Additively Manufactured Material Measures for Resolution Determination in Optical Surface Texture Measurement

The accurate determination of topographic resolution in surface texture measurement is fundamental for quality assessment in advanced manufacturing. ISO 25178 provides multiple criteria and material measures for resolution determination. We assess and compare different material measures and evaluation criteria using a Quantum X direct laser writing system for manufacturing. The manufactured material measures include features with varying geometrical complexities, enabling different evaluations of the instrument's resolution performance. To compare the suitability of the different approaches, including star-shaped gratings and various forms of chirp material measures, distinct optical measurement principles - confocal microscopy, and white light interferometry, just as well as an atomic force microscopy (AFM) sensor are utilized. Each method is examined regarding its capability to detect the smallest features of the samples, comparing their strengths and limitations in the context of resolution determination. The comparison of different measuring principles ensures the fidelity of the fabricated samples and allows for cross-validation of the results. The integration of advanced manufacturing and metrology approaches enables a deeper understanding of the interaction between manufacturing and metrological resolution and is used to derive guidelines for resolution determination and enhancement.
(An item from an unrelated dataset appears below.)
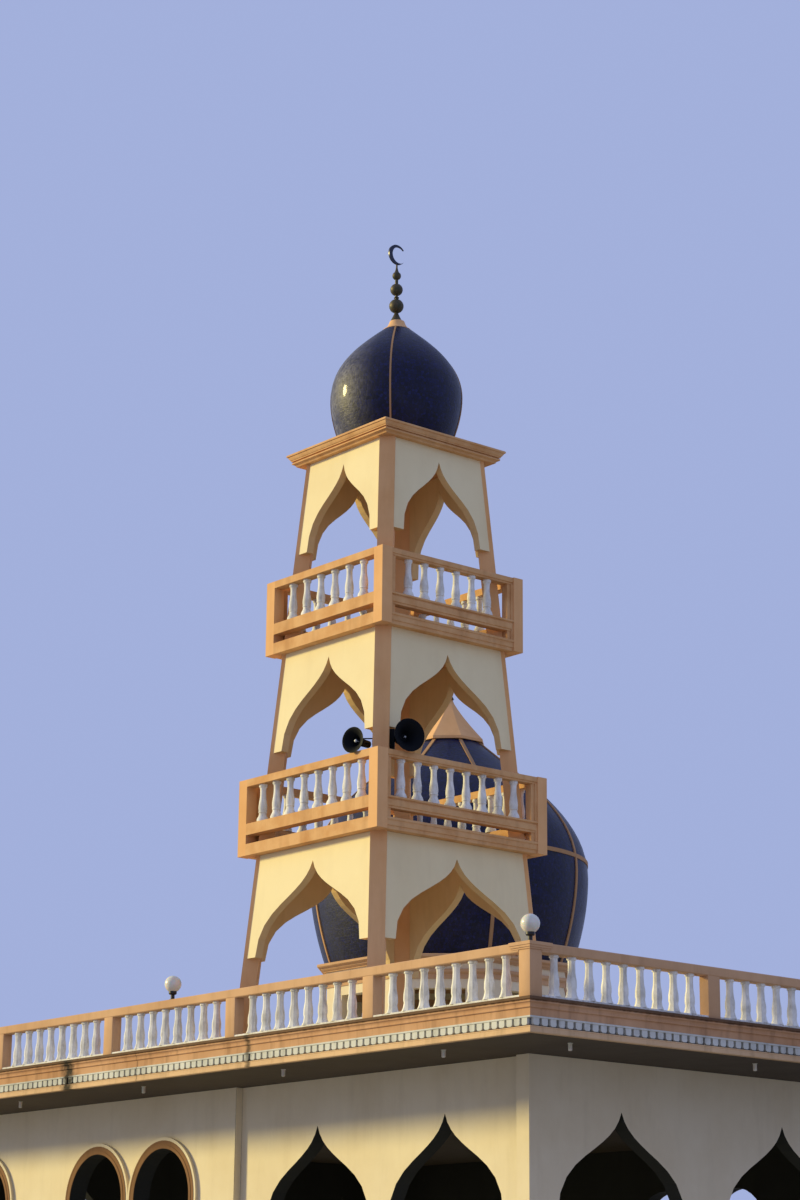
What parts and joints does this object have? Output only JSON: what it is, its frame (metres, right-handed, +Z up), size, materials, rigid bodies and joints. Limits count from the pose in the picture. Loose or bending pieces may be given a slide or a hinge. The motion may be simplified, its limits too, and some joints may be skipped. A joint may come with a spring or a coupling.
{
  "type": "mosque building",
  "caption": "Mosque hall with arched openings, a balustraded flat roof, a tapering open minaret with balconies, and a large ribbed dome on a drum.",
  "frame": {"origin": "on the ground in the middle of the plan", "axes": "+Z up, +X along the long side towards the minaret's end, -Y out of the front"},
  "size_m": [26.62, 19.82, 21.7696],
  "materials": {
    "cream_render": "matt masonry paint on smooth render",
    "tan_render": "matt masonry paint on smooth render",
    "navy_mosaic": "gloss glazed mosaic",
    "black_metal": "satin paint",
    "opal_globe": "satin opal",
    "floor_screed": "trowelled screed"
  },
  "bodies": {
    "root": {"hall_floor": "floor_screed", "front_wall_east": "cream_render", "front_wall_west": "cream_render", "back_wall_east": "cream_render", "back_wall_west": "cream_render", "right_wall": "cream_render", "left_wall": "cream_render", "roof_slab": "cream_render", "drum_wall": "cream_render", "low_panel_front": "cream_render", "low_panel_right": "cream_render", "low_panel_back": "cream_render", "low_panel_left": "cream_render", "middle_panel_front": "cream_render", "middle_panel_right": "cream_render", "middle_panel_back": "cream_render", "middle_panel_left": "cream_render", "upper_panel_front": "cream_render", "upper_panel_right": "cream_render", "upper_panel_back": "cream_render", "upper_panel_left": "cream_render", "parapet_front": "tan_render", "parapet_right": "tan_render", "parapet_back": "tan_render", "parapet_left": "tan_render", "tower_pier_near": "tan_render", "tower_pier_right": "tan_render", "tower_pier_far": "tan_render", "tower_pier_left": "tan_render", "lower_balcony_slab": "tan_render", "lower_balcony_front": "tan_render", "lower_balcony_right": "tan_render", "lower_balcony_back": "tan_render", "lower_balcony_left": "tan_render", "upper_balcony_slab": "tan_render", "upper_balcony_front": "tan_render", "upper_balcony_right": "tan_render", "upper_balcony_back": "tan_render", "upper_balcony_left": "tan_render", "tower_cornice": "tan_render", "tower_dome_collar": "tan_render", "drum_cornice": "tan_render", "dome_cap": "tan_render", "tower_dome": "navy_mosaic", "big_dome": "navy_mosaic", "tower_finial": "black_metal", "dome_finial": "black_metal", "horn_right": "black_metal", "horn_left": "black_metal", "corner_lamp_front_right": "opal_globe", "corner_lamp_front_left": "opal_globe", "corner_lamp_back_right": "opal_globe", "corner_lamp_back_left": "opal_globe", "rail_lamp_right": "opal_globe", "rail_lamp_left": "opal_globe"}
  },
  "joints": []
}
The findings of this study highlight the potential of additively manufactured material measures as a versatile tool for benchmarking measuring instruments and advancing the field of geometrical product specification. It can be demonstrated that the calibration using additively manufactured material measures is a suitable approach for both examined measuring principles. The described processes provide a framework for improving measurement reliability and precision in industrial and research applications.